3. Shop Lenders Aggressively and Negotiate

Mortgage rates and fees can vary dramatically between lenders. Do not accept the first offer. Obtain Loan Estimates from at least three to five different sources: major banks, credit unions, and online lenders. Use these estimates as leverage in negotiations. Be transparent; tell Lender A that Lender B offered you a better rate. The lending market is competitive, and many institutions have some flexibility, especially for highly qualified borrowers.

What This Means for Traders:

This is arbitrage in action. You are sourcing the same financial product (a mortgage) from different markets (lenders) to capture price inefficiencies. The time invested in shopping around has a direct and calculable ROI in basis points saved.

4. Optimize Your Debt-to-Income Ratio (DTI)

Lenders calculate your DTI by dividing your total monthly debt payments by your gross monthly income. A lower DTI (typically below 36%, with 43% being a common maximum for qualified mortgages) shows you have ample room in your budget to handle the new mortgage payment. Pay down existing debts, such as credit cards or car loans, before applying. This not only improves your DTI but may also boost your credit score.

5. Consider Buying Mortgage Points

Mortgage points (discount points) are an upfront fee paid to the lender at closing in exchange for a reduced interest rate for the life of the loan. One point typically costs 1% of the loan amount and lowers your rate by about 0.25%. This is a classic pay-now-save-later calculation. It only makes financial sense if you plan to stay in the home long enough for the monthly savings to exceed the upfront cost. Run a clear break-even analysis.

6. Choose the Right Loan Type and Term

The structure of your loan directly impacts the rate. A 15-year fixed mortgage will always have a lower rate than a 30-year fixed, but it comes with a higher monthly payment. Adjustable-rate mortgages (ARMs) often start with a lower teaser rate but carry future uncertainty. Government-backed loans (FHA, VA, USDA) may have competitive rates for those who qualify but can include other fees. Select the product that aligns with your financial timeline and risk tolerance.

What This Means for Traders:

Selecting a loan term is a yield curve decision. Are you willing to pay a premium (higher long-term rate) for the certainty of fixed payments over 30 years, or will you take on duration risk (with an ARM) for a lower initial cost?

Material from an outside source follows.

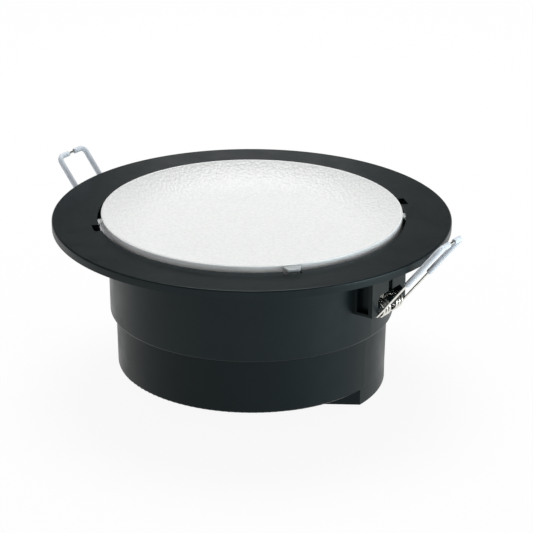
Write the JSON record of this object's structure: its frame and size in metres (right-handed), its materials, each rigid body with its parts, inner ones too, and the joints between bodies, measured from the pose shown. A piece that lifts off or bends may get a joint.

Your view on the future path of interest rates should inform this choice.

7. Time Your Application Strategically

While you can't control macroeconomic trends, you can be strategic. Mortgage rates fluctuate daily with the bond market. Monitor trends and consider locking your rate when you see a favorable dip. Seasonally, application volume can be lower in late fall and winter, potentially leading to more competitive offers from lenders eager for business. Avoid last-minute rushes, as a pressured timeline weakens your negotiating position.

8. Strengthen Your Employment and Financial Documentation

A rock-solid application file can sometimes secure marginal advantages. Maintain steady employment for at least two years prior. If you're self-employed or have variable income, have two years of tax returns meticulously organized. Document all assets and sources of down payment funds well in advance. A clean, verifiable, and impressive financial profile makes you an exceptionally low-risk borrower in the lender's eyes, which is the ultimate key to the lowest rates.

Conclusion: A Proactive Approach to a Core Financial Position

Securing the lowest mortgage rate is not a passive event; it's an active financial campaign that begins months before you ever speak to a lender. In 2024, with economic uncertainty still present, the spread between the average rate and the best-available rate can be substantial. By methodically implementing these eight strategies—treating your mortgage like the most significant trade in your personal portfolio—you position yourself to capture that spread as savings. The result is a lower cost of capital for one of life's largest investments, freeing up cash flow for other opportunities and building equity faster. Start the process early, arm yourself with data, and negotiate from a position of strength.